Au final, cette allégorie tombe à l’eau. Le deuil d’une part qui ne va pas jusqu’au bout de son introspection ; et cette Salomé dont le lecteur ne sait rien. Si les amateurs d’histoire, de religion et d’art connaissent Salomé, qui est considérée aujourd’hui comme une séductrice capable d’exiger la mort et l’obtenir ; la jeunesse actuelle n’en a aucune idée. Je pense qu’il aurait été judicieux d’introniser son histoire et surtout de la superposer selon la vision de l’auteure. Qu’a-t-elle essayé de transmettre ? Car au final, c’est très flou…
Autre problème de taille : les proportions ! Dans un manga centré sur l’art, ça déconcerte… Notamment les doigts : certains minuscules, d’autres trop longs.
Dernier point négatif : les nombreuses coquilles.

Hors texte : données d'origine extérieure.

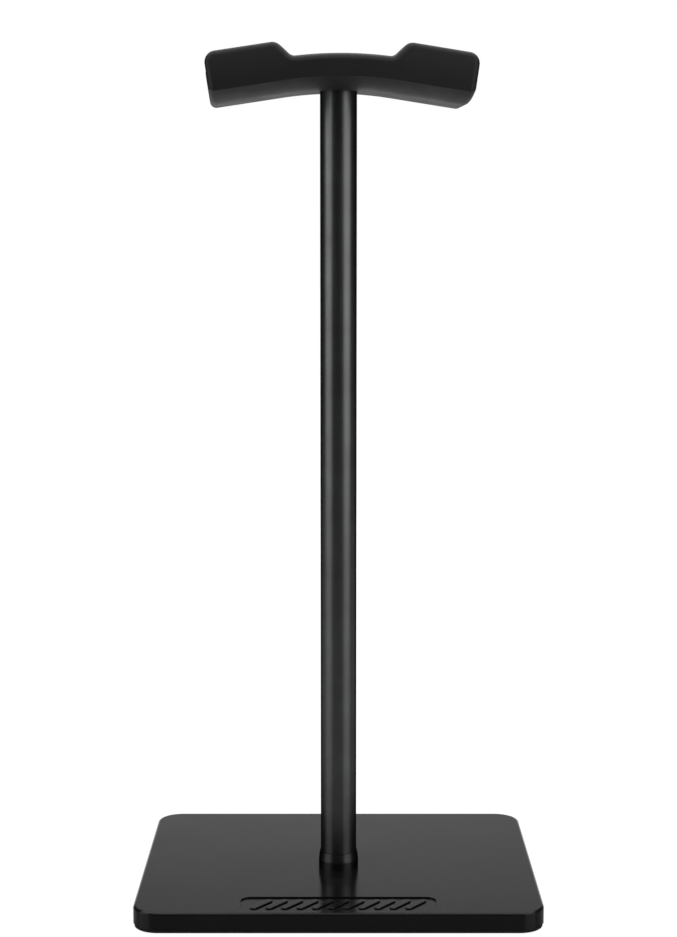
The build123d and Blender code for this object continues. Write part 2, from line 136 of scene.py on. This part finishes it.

Il y a des fautes à intervalles réguliers telles que « Je angoisse », des mots manquants « Comme celle réclama la tête de Jean Baptiste… », un s à la place d’un t à la troisième personne…
Meilleure à l’avenir ?
En dépit de ses soucis, Salomé After School se lit aisément. Il y a d’excellentes références culturelles, notamment des peintres de génie. De la technique, de la passion… Mais je crois que ce manga est une mise en bouche. Il avait les matériaux, mais s’est éparpillé, ce qui est fort dommage.